● **Goal**
Transcribe only part of the material below: the lines from the one containing "cad_parts[node].hide_render = cad_parts[node].hide_viewport" through the one containing "imported = [obj", inclusive, exactly as written.

● **Raw data**
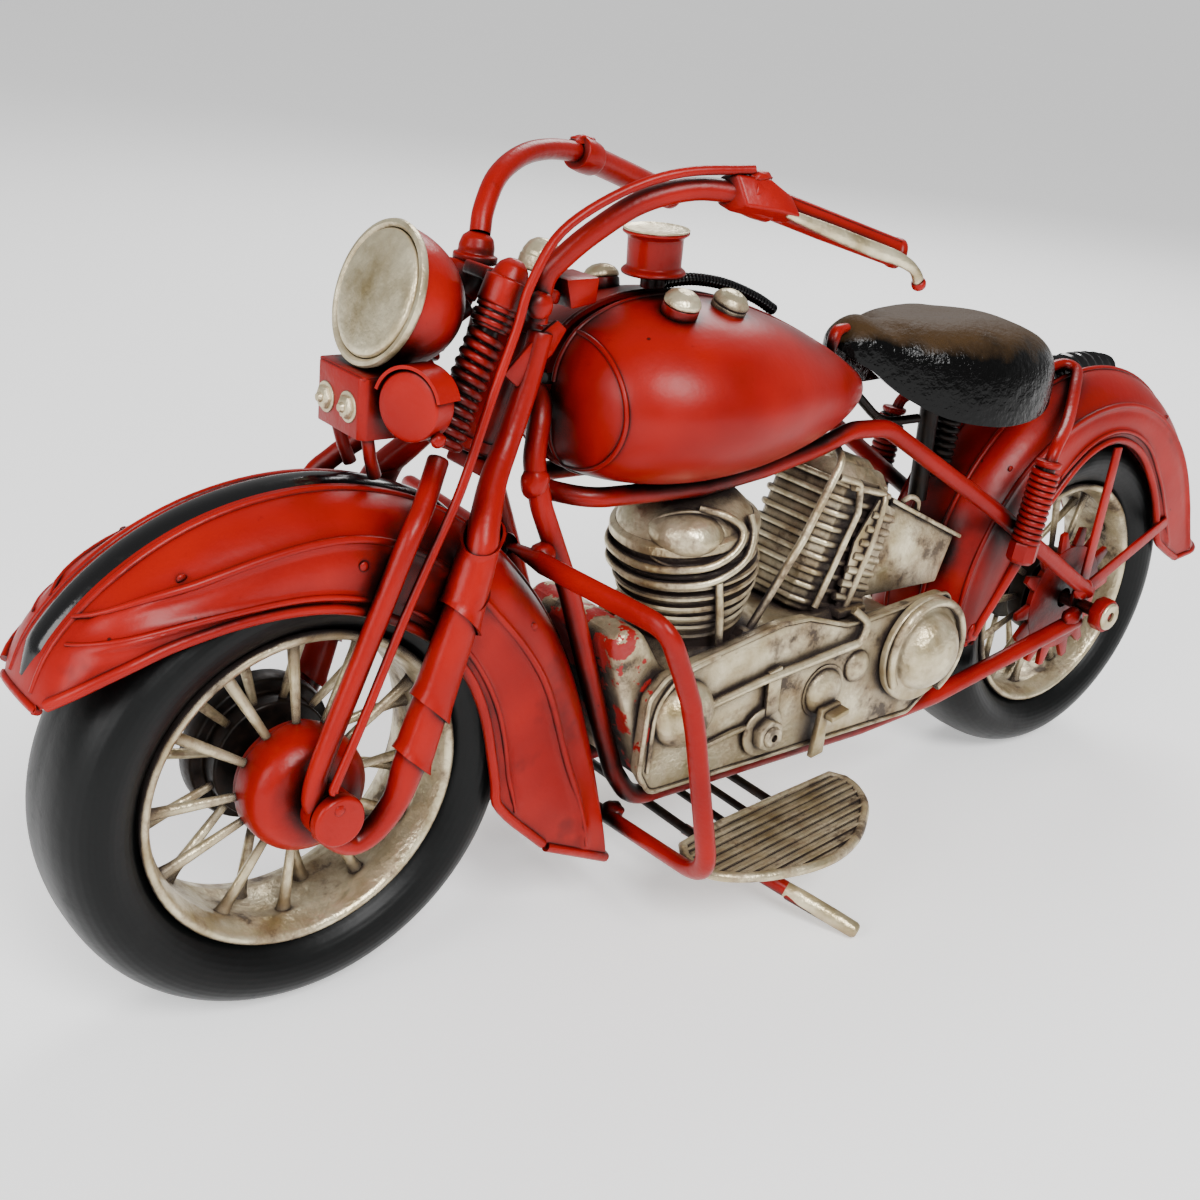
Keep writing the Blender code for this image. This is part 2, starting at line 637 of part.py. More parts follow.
def fuel_tank():
    """Two pressed half shells, open where they meet over the spine."""
    for side_name, side in (("left", 1), ("right", -1)):
        rows = []
        for x, top, bottom, half in TANK:
            middle, tall = (top + bottom) / 2, (top - bottom) / 2
            row = []
            for k in range(11):
                turn = math.pi * k / 10
                y = SEAM_Y + (half - SEAM_Y * 0.5) * math.sin(turn) ** 0.94
                lift = math.copysign(abs(math.cos(turn)) ** 1.1, math.cos(turn))
                row.append((x, side * y, middle + tall * lift))
            rows.append(row if side > 0 else list(reversed(row)))
        ends = []
        for row in (rows[0], rows[-1]):
            middle = sum((Vector(p) for p in row), Vector()) / len(row)
            ends.append([(middle.x, side * SEAM_Y, middle.z)] * len(row))
        sheet("fuel_tank_" + side_name, [ends[0], *rows, ends[1]], SHEET + 0.1, RED, MACHINE)


def dashboard():
    for side_name, side in (("left", 1), ("right", -1)):
        cap = [(0.0, 3.2), (2.0, 2.8), (3.0, 1.6), (3.1, 0.6), (2.7, 0.5), (2.7, -0.5), (0.0, -0.5)]
        at, lean = (33.6, side * 10.4, 112.4), (0, side * 0.3, 1)
        turned("fuel_cap_" + side_name, cap, at, lean, SILVER, MACHINE, 14, closed=False)
    drum = [
        (0.0, 3.6), (5.2, 3.8), (5.6, 3.2), (4.6, 2.4), (4.6, -2.6), (5.4, -3.2), (5.4, -3.8),
        (2.1, -3.8),
        (2.1, -6.2), (0.0, -6.2),
    ]
    turned("speedometer_drum", drum, (31.4, 0.0, 119.7), (0.05, 0, 1), RED, MACHINE, 18, closed=False)
    hose = [(28.4, 0.0, 114.4), (22.0, -0.2, 114.6), (14.0, -0.6, 113.4), (6.0, -0.8, 110.8),
        (1.0, -0.8, 108.4)]
    rod("speedometer_hose", hose, 1.0, BLACK, MACHINE, bend=12.0, steps=3)


# ---------------------------------------------------------------- saddle
# x, crest, skirt and half width along the saddle
SADDLE = [
    (-16.6, 101.0, 99.6, 3.0), (-19.6, 104.0, 98.0, 5.4), (-26.0, 107.0, 93.2, 9.6),
    (-35.0, 108.4, 89.2, 15.0),
    (-45.0, 108.0, 87.6, 18.8), (-54.0, 106.4, 87.8, 19.4), (-62.0, 104.2, 88.8, 17.6),
    (-69.0, 102.0, 90.2, 13.6),
    (-74.0, 100.0, 92.0, 8.4),
]


def saddle():
    """A pressed saddle pan with drooping skirts, on its post and coil spring."""
    rows = []
    for x, crest, skirt, half in SADDLE:
        row = []
        for k in range(13):
            turn = math.pi * (k / 12 - 0.5)
            flat = math.sin(turn)
            y = half * (flat if abs(flat) < 1 else math.copysign(1, flat))
            row.append((x, y, skirt + (crest - skirt) * abs(math.cos(turn)) ** 0.55))
        rows.append(row)
    nose = [(SADDLE[0][0] + 1.2, 0.0, 100.6)] * 13
    back = [(SADDLE[-1][0] - 2.0, 0.0, 96.6)] * 13
    sheet("saddle", [nose, *rows, back], 2.2, BLACK, MACHINE)
    rod("saddle_post", [(-47.4, 0.0, 103.4), (-50.0, 0.0, 66.0)], 2.0, DARK, MACHINE)


# ---------------------------------------------------------------- engine
def engine():
    case = [
        (42.6, 55.0), (39.6, 57.6), (35.4, 56.6), (29.4, 47.8), (24.0, 46.0), (-24.0, 46.0),
        (-44.0, 43.4),
        (-46.0, 31.0), (-37.0, 26.2), (-24.0, 24.2), (30.0, 24.2), (33.4, 30.0),
    ]
    slab("crankcase", case, -13.0, 13.6, "XZ", SILVER, MACHINE, edge=1.6)
    cover = [
        (35.4, 44.6), (32.0, 48.2), (26.0, 49.6), (4.0, 53.6), (-3.0, 53.4), (-14.0, 50.0),
        (-20.0, 50.0), (-44.0, 52.0), (-47.6, 44.0),
        (-44.0, 30.6), (-38.0, 25.8), (33.0, 25.4), (35.8, 30.0),
    ]
    slab("primary_cover", cover, 13.9, 17.0, "XZ", SILVER, MACHINE, edge=0.8)
    dome = [(0.0, 5.4), (3.4, 4.9), (6.8, 3.2), (8.8, 1.6), (11.2, 1.2), (11.6, 0.2), (11.6, -1.9),
        (0.0, -1.9)]
    turned("clutch_cover", dome, (-36.8, 19.4, 41.2), (0, 1, 0), SILVER, MACHINE, 24, closed=False)
    nut = [(0.0, 3.0), (3.1, 3.0), (3.1, 0.2), (4.9, 0.0), (4.9, -0.8), (0.0, -0.8)]
    turned("sprocket_nut", nut, (6.4, 18.3, 32.2), (0, 1, 0), SILVER, MACHINE, 12, closed=False)

    # front barrel: round, thinly ribbed, narrower at the foot, with a domed head
    height = 31.0
    barrel = [(0.0, height), (5.6, height - 0.7), (9.8, height - 2.8), (12.6, height - 6.0),
        (13.8, height - 8.6)]
    ribs, pitch = 5, 3.7
    for k in range(ribs):
        low = height - 9.4 - k * pitch
        girth = 13.6 - 3.2 * (k / (ribs - 1)) ** 2
        barrel += [(girth, low), (girth - 1.0, low - 1.0), (girth - 1.0, low - 2.2),
            (girth - 0.2, low - 3.1)]
    barrel += [(9.4, 0.0), (0.0, 0.0)]
    turned("front_cylinder", barrel, (14.4, 2.0, 48.2), (0.18, 0.0, 0.983), SILVER, MACHINE, 18,
        closed=False)

    # rear barrel: square fins, leaning back
    lean = Vector((-0.3, 0.0, 0.954)).normalized()
    ahead = Vector((lean.z, 0.0, -lean.x))
    foot = Vector((-13.6, 1.0, 49.6))
    rings = []

    def square(up, half):
        edge, cut = half, half * 0.25
        corners = [
            (edge, edge - cut), (edge - cut, edge), (cut - edge, edge), (-edge, edge - cut),
            (-edge, cut - edge), (cut - edge, -edge),
            (edge - cut, -edge), (edge, cut - edge),
        ]
        return [foot + lean * up + ahead * u * 0.92 + Vector((0, v, 0)) for u, v in corners]

    fins, fin_pitch = 8, 3.3
    for k in range(fins):
        up = k * fin_pitch
        rings += [square(up, 8.0), square(up + 1.5, 8.0), square(up + 1.7, 9.9), square(up + 3.0, 9.9)]
    rings += [square(fins * fin_pitch + 0.2, 8.0), square(fins * fin_pitch + 3.6, 6.4)]
    lofted("rear_cylinder", rings, SILVER, MACHINE)

    # intake box behind the rear barrel, with its lid
    box = [(-30.2, 70.8), (-52.6, 60.6), (-49.4, 50.4), (-24.2, 50.8)]
    slab("intake_box", box, -6.0, 9.4, "XZ", SILVER, MACHINE, edge=0.6)


# ---------------------------------------------------------------- guards, boards and running gear
BOARD_Z = 17.0


def board_outline():
    """Half-moon board: straight inner edge, round outer edge, wider at the front."""
    inner = [(28.8, 23.6), (18.0, 21.4), (0.0, 19.4), (-15.8, 17.8)]
    outer = [
        (-17.4, 20.6), (-16.8, 24.2), (-13.8, 29.2), (-9.2, 33.2), (-2.4, 37.6), (5.2, 40.2),
        (12.0, 40.6),
        (19.0, 39.4), (25.4, 37.2), (29.8, 34.2), (31.4, 30.6), (30.8, 26.4),
    ]
    return inner + outer


def footboards():
    for side_name, side in (("left", 1), ("right", -1)):
        outline = [(x, side * y) for x, y in board_outline()]
        slab("footboard_" + side_name, outline, BOARD_Z - 1.6, BOARD_Z, "XY", SILVER, MACHINE, edge=0.3)
    for name, x in (("footboard_bar_front", 21.4), ("footboard_bar_rear", -1.0)):
        ends = [(x, -32.0, BOARD_Z - 2.9), (x, 32.0, BOARD_Z - 2.9)]
        rod(name, ends, 0.95, DARK, MACHINE, sides=1)


def crash_bar():
    half = [(56.8, 0.0, 71.4), (56.8, 10.0, 71.4), (53.0, 37.6, 70.0), (46.0, 38.4, 58.0),
        (36.2, 38.2, 19.6), (34.4, 6.0, 16.4), (34.4, 0.0, 16.4)]
    loop = half[1:-1] + flip(reversed(half[1:-1]))
    rod("crash_bar", [half[0], *loop[: len(half) - 2], half[-1], *loop[len(half) - 2 :]], TUBE_R, RED,
        MACHINE,
        bend=9.0, steps=3, loop=True)


SHOCK_Y = 20.9


def shocks():
    """Rear springs with their rods; from each a hoop runs up over the fender and down below the saddle."""
    hoop = [
        (-63.4, SHOCK_Y, 77.0), (-65.4, 20.4, 81.4), (-71.6, 17.6, 84.0), (-78.0, 13.8, 86.4),
        (-84.0, 9.8, 90.0),
        (-88.6, 6.2, 92.6), (-87.4, 3.4, 93.4), (-82.4, 2.8, 92.2), (-77.0, 2.8, 89.8),
        (-70.3, 4.1, 85.0),
    ]
    tail = [(-61.4, SHOCK_Y, 62.4), (-61.0, 20.5, 58.4), (-58.4, 18.4, 47.6), (-55.4, 17.2, 40.0)]
    for side_name, side in (("left", 1), ("right", -1)):
        name = "rear_shock_" + side_name
        mirrored = flip if side < 0 else list
        coil = spring(name, (-63.2, side * SHOCK_Y, 78.4), (-61.2, side * SHOCK_Y, 61.6), SPRING_R, 7,
            MACHINE)
        hoop_rod = swept(name + "_hoop", mirrored(hoop), [1.3] * len(hoop), RED, MACHINE, 8)
        tail_rod = swept(name + "_tail", mirrored(tail), [2.6, 2.6, 0.9, 0.9], RED, MACHINE, 8)
        combine(coil, [hoop_rod, tail_rod])


def fender_stays():
    """Flat struts from the axle up to the rear fender's edge."""
    for side_name, side in (("left", 1), ("right", -1)):
        base, top, tip = (-97.5, 41.2), (-98.6, 76.6), (-128.0, 55.0)
        wide = 1.3
        outline = [
            (base[0] + wide, base[1]), (top[0] + wide, top[1]), (top[0] - wide, top[1]),
            (base[0] - 1.4, base[1] + 5.0),
            (tip[0] + 0.6, tip[1] + 2.0), (tip[0] - 0.8, tip[1] - 0.9), (base[0] - 3.0, base[1] + 1.0),
            (base[0] - wide, base[1]),
        ]
        low, high = sorted((side * 14.2, side * 15.0))
        slab("fender_stay_" + side_name, outline, low, high, "XZ", RED, MACHINE)


def exhaust():
    """Header and silencer low on the right."""
    pipe = [
        (12.0, -15.8, 51.0), (20.0, -17.6, 43.0), (20.0, -19.6, 32.0), (-30.0, -20.6, 29.0),
        (-92.0, -21.4, 28.0),
    ]
    path = bent(pipe, 9.0, 4)
    swept("exhaust_pipe", path, [2.1] * len(path), SILVER, MACHINE, 10)
    muffler = [(0.0, 27.0), (2.6, 27.0), (4.4, 23.0), (4.6, -20.0), (3.2, -27.0), (0.0, -27.0)]
    silencer = turned("exhaust_silencer", muffler, (-60.0, -21.0, 28.5), (1, 0.01, 0.016), SILVER,
        MACHINE, 12, closed=False)
    combine(bpy.data.objects["exhaust_pipe"], [silencer])


def side_stand():
    along = (STAND_TIP - STAND_PIVOT).normalized()
    path = [STAND_PIVOT, STAND_PIVOT + along * 20.0, STAND_PIVOT + along * 22.0,
        STAND_TIP - along * 3.0, STAND_TIP]
    swept("side_stand", path, [1.5, 1.5, 1.7, 1.7, 1.3], RED, STAND, 8)


frame()
fuel_tank()
dashboard()
saddle()
engine()
footboards()
crash_bar()
shocks()
fender_stays()
exhaust()
side_stand()
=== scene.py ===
# %% [markdown]
# # A hand-made tin motorcycle
# The real ornament is bent steel rod, pressed tin sheet and a few turned pieces, soldered together and
# painted by hand. Every piece below is built in millimetres in the machine's own frame: +X runs forward
# to the headlight, +Y to the rider's left, +Z up, the wheels' middle plane is y = 0 and the ground z = 0.
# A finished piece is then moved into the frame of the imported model, which holds the joints.

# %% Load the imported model
import math

import bmesh
import bpy
from mathutils import Matrix, Vector, noise


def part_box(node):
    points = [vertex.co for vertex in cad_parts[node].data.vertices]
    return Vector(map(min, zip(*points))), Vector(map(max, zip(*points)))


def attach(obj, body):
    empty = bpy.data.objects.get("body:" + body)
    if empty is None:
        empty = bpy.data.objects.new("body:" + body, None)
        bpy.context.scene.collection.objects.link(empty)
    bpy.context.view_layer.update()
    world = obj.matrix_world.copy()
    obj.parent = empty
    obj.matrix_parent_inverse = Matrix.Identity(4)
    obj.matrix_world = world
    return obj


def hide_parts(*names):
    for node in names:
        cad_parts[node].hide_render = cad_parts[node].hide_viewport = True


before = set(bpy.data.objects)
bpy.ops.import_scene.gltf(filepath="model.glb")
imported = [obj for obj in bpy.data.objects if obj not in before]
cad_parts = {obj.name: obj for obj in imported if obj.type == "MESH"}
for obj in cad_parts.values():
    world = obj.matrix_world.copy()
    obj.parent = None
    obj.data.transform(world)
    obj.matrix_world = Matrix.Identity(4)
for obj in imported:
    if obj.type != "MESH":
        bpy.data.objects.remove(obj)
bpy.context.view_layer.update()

# %% The driving sizes, in millimetres
WHEELBASE = 195.0
WHEEL_R = 39.0
FRONT_AXLE = Vector((WHEELBASE / 2, 0.0, WHEEL_R))
REAR_AXLE = Vector((-WHEELBASE / 2, 0.0, WHEEL_R))
RAKE = math.radians(17.0)
STEM_TOP = Vector((54.2, 0.0, 121.0))
STEM_DOWN = Vector((math.sin(RAKE), 0.0, -math.cos(RAKE)))
RIGHT, LEFT = -1, 1
SIDES = (("left", LEFT), ("right", RIGHT))

tyre_low, tyre_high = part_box("front_tyre")
SHIFT = (tyre_low + tyre_high) / 2 * 1000 - FRONT_AXLE
TO_FRAME = Matrix.Scale(0.001, 4) @ Matrix.Translation(SHIFT)
print("machine frame sits at", [round(v, 3) for v in SHIFT], "mm")


# %% [markdown]
# ## Finishes
# Each finish is a small node tree. One function makes a node, sets it up and links it, and one turns the
# sRGB hex of a paint chip into the linear numbers that the shader works in. Patterns read Object
# coordinates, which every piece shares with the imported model, scaled so that one unit is one millimetre.

# %% Two helpers for node trees
def linear(hex_colour):
    """Linear RGBA from an sRGB hex colour."""
    srgb = [int(hex_colour[i : i + 2], 16) / 255 for i in (0, 2, 4)]
    return (*[c / 12.92 if c <= 0.04045 else ((c + 0.055) / 1.055) ** 2.4 for c in srgb], 1.0)


def add_node(tree, kind, links=None, **settings):
    """One node with its settings; links gives each input a value or another node's socket."""
    made = tree.nodes.new(kind)
    for key, value in settings.items():
        setattr(made, key, value)
    for socket, value in (links or {}).items():
        if isinstance(value, bpy.types.NodeSocket):
            tree.links.new(value, made.inputs[socket])
        else:
            made.inputs[socket].default_value = value
    return made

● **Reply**
        cad_parts[node].hide_render = cad_parts[node].hide_viewport = True


before = set(bpy.data.objects)
bpy.ops.import_scene.gltf(filepath="model.glb")
imported = [obj for obj in bpy.data.objects if obj not in before]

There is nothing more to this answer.